Wild azalea (Rhododendron canescens) is a striking plant also known as mountain azalea, hoary azalea, or Florida Pinxter azalea. Although it is native to the southeastern United States, wild azalea grows in mild climates across much of the country. Want to learn about growing wild azaleas in your garden? Read on for more information.
Mountain Azalea Info
Learn how to grow wild azaleas in the landscape is as easy as enjoying their blooms. Hummingbirds, bees, and butterflies are attracted to the clusters of sweet-smelling pink or white flowers that appear before new growth in spring too. That being said, the plant is also attractive to wildlife, including hungry deer. Keep this under consideration before adding it to the garden.
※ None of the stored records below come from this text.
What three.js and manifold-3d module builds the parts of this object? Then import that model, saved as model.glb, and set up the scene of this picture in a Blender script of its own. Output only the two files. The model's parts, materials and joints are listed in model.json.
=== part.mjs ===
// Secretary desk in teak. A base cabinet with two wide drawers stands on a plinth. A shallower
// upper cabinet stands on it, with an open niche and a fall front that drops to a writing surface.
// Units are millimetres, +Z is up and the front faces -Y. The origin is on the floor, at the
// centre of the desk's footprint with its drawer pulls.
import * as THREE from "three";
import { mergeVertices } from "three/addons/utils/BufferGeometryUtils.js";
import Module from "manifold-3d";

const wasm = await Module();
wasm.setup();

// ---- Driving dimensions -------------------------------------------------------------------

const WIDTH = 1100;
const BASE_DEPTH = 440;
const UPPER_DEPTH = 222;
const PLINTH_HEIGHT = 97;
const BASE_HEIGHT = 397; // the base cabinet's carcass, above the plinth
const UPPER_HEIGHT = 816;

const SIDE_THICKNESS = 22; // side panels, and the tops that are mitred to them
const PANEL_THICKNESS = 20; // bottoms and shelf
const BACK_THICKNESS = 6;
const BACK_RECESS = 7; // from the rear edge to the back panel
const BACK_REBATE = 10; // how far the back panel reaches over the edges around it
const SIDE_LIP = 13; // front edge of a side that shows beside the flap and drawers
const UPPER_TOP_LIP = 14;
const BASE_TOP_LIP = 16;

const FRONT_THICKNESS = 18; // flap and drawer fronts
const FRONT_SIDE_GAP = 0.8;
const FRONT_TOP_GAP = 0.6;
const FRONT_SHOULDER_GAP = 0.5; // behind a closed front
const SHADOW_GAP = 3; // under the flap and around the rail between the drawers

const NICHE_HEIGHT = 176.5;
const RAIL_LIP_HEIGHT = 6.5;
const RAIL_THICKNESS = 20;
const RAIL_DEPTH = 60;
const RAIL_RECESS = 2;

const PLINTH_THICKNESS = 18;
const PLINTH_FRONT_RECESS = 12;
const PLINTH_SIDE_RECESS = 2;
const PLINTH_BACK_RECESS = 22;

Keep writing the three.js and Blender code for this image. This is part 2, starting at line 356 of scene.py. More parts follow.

Plant mountain azalea seeds in the garden in late fall or propagate softwood cuttings in late spring. Allow spreading room of 36 to 60 inches (1-2 m.) between plants. Mature wild azalea shrubs reach mature heights of 6 to 15 feet (2-4 m.), with a spread of 6 to 10 feet (2-3 m.).
Mountain azalea thrives in full sun or partial shade, such as filtered light under tall deciduous trees. Too much shade will significantly decrease blooming.
Wild Azalea Care
Water wild azalea regularly during the first two years. Water deeply at the base of the plant and avoid wetting the foliage. If you use sprinklers, irrigate in the morning so the leaves have time to dry before evening as damp leaves may invite fungal diseases.
Fertilize wild azalea in spring and again in late spring or early summer. Don’t feed after midsummer, as the tender new growth is more susceptible to frost when temperatures drop in fall.
Spread 2 or 3 inches (5-8 cm.) of mulch around the plant to keep the soil cool and moist.
Pinch growing tips when new shoots are several inches (8 cm.) long to promote healthy, bushy growth.
Mountain azalea rarely needs pruning. Prune in spring if you want to shape the plant or remove damaged growth, as wild azalea blooms on previous year’s growth.
Wild azalea is rarely bothered by pests, but mites are sometimes a problem, especially in hot, dry weather. Insecticidal soap spray usually takes care of the problem.
Note: All parts of wild azalea plants are highly toxic, and ingestion may lead to a number of severe symptoms including stomach pain, nausea, vomiting, respiratory difficulties, weakness, loss of energy, depression, paralysis of legs and arms, coma, and death.